Step 4: Run the Server for the First Time
Launch the .jar through a batch file (a simple .bat file on Windows) that includes memory allocation flags. A basic example:
java -Xmx2G -Xms1G -jar server.jar nogui The -Xmx flag sets the maximum RAM the server can use. The first launch will generate configuration files and stop immediately, prompting you to accept the EULA.
Step 5: Accept the EULA
Open eula.txt in the server folder and change eula=false to eula=true. This confirms you've agreed to Mojang's End User License Agreement.
Step 6: Configure server.properties
The server.properties file controls core settings:
| Setting | What It Controls |
|---|---|
max-players | Maximum simultaneous connections |
server-port | Default is 25565; must be open on your router |
gamemode | Survival, creative, adventure, spectator |
difficulty | Peaceful through hard |
white-list | Restricts who can join |
online-mode | Validates players against Mojang accounts |
Step 7: Forward Your Router Port
For players outside your local network to connect, you'll need to configure port forwarding on your router — directing external traffic on port 25565 to your PC's local IP address. This process varies by router model. Your PC's local IP can be found by running ipconfig in Command Prompt and looking for the IPv4 address.
⚠️ Port forwarding exposes your network to external connections. Keep your OS and server software updated, use a whitelist, and avoid sharing your home IP address publicly.
Bedrock Edition Servers Work Differently
If you're running Minecraft Bedrock Edition, the server software is separate — called Bedrock Dedicated Server (BDS) — and is available from Mojang as a standalone download. The configuration process is similar but the file structure, command syntax, and plugin ecosystem differ significantly from Java Edition.
Java and Bedrock servers are not cross-compatible unless you use a proxy layer like Geyser, which is a more advanced setup.
What Affects Server Performance 🖥️
Running a server and a game client simultaneously on the same PC puts real pressure on your hardware.
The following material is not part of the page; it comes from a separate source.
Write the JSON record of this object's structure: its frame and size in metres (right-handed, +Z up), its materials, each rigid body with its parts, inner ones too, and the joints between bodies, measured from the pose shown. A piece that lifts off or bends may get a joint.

Key factors:
- RAM: A basic server for 2–4 players typically needs at least 2–4 GB allocated just to the server, on top of what your OS and client use. More players, plugins, or mods increase this.
- CPU single-core performance: Minecraft servers are largely single-threaded. A processor with strong single-core clock speed handles chunk loading and game ticks more efficiently than raw multi-core count.
- Storage type: SSD storage dramatically reduces chunk generation and world loading times compared to HDDs.
- Network upload speed: Your internet connection's upload bandwidth limits how many players can connect smoothly. A server with 10 simultaneous players on a 10 Mbps upload connection will behave very differently than on a 100 Mbps connection.
- Number of loaded chunks: Exploration, mob farms, and automated redstone contraptions all increase CPU and RAM load.
Mods and Plugins Add Complexity
Vanilla server software supports very limited customization. Most server operators move to server platforms like:
- Paper — A performance-optimized fork of the vanilla server, supports Bukkit/Spigot plugins
- Fabric or Forge — Required if you want to run mods (not just plugins); both client and server need matching mod installations
Adding mods or plugins introduces version compatibility concerns — not every plugin works with every Minecraft version, and updates can break configurations without warning.
The Variables That Determine Your Specific Setup
There's no universal "right" configuration because outcomes depend on:
- Whether you're hosting for 2 friends or 20 strangers
- Whether you're running vanilla, modpacks, or plugin-heavy servers
- Your PC's RAM, CPU tier, and available upload bandwidth
- Whether you're comfortable editing config files and forwarding ports
- Whether you want the server running 24/7 (which favors hosted solutions) or only when you're actively playing
A player with a mid-range gaming PC, a fast home internet connection, and a small group of trusted friends faces a completely different decision than someone building a public community server with custom plugins and round-the-clock uptime expectations. The technical steps are the same — but what those steps mean for performance, stability, and security shifts considerably depending on which of those profiles describes you.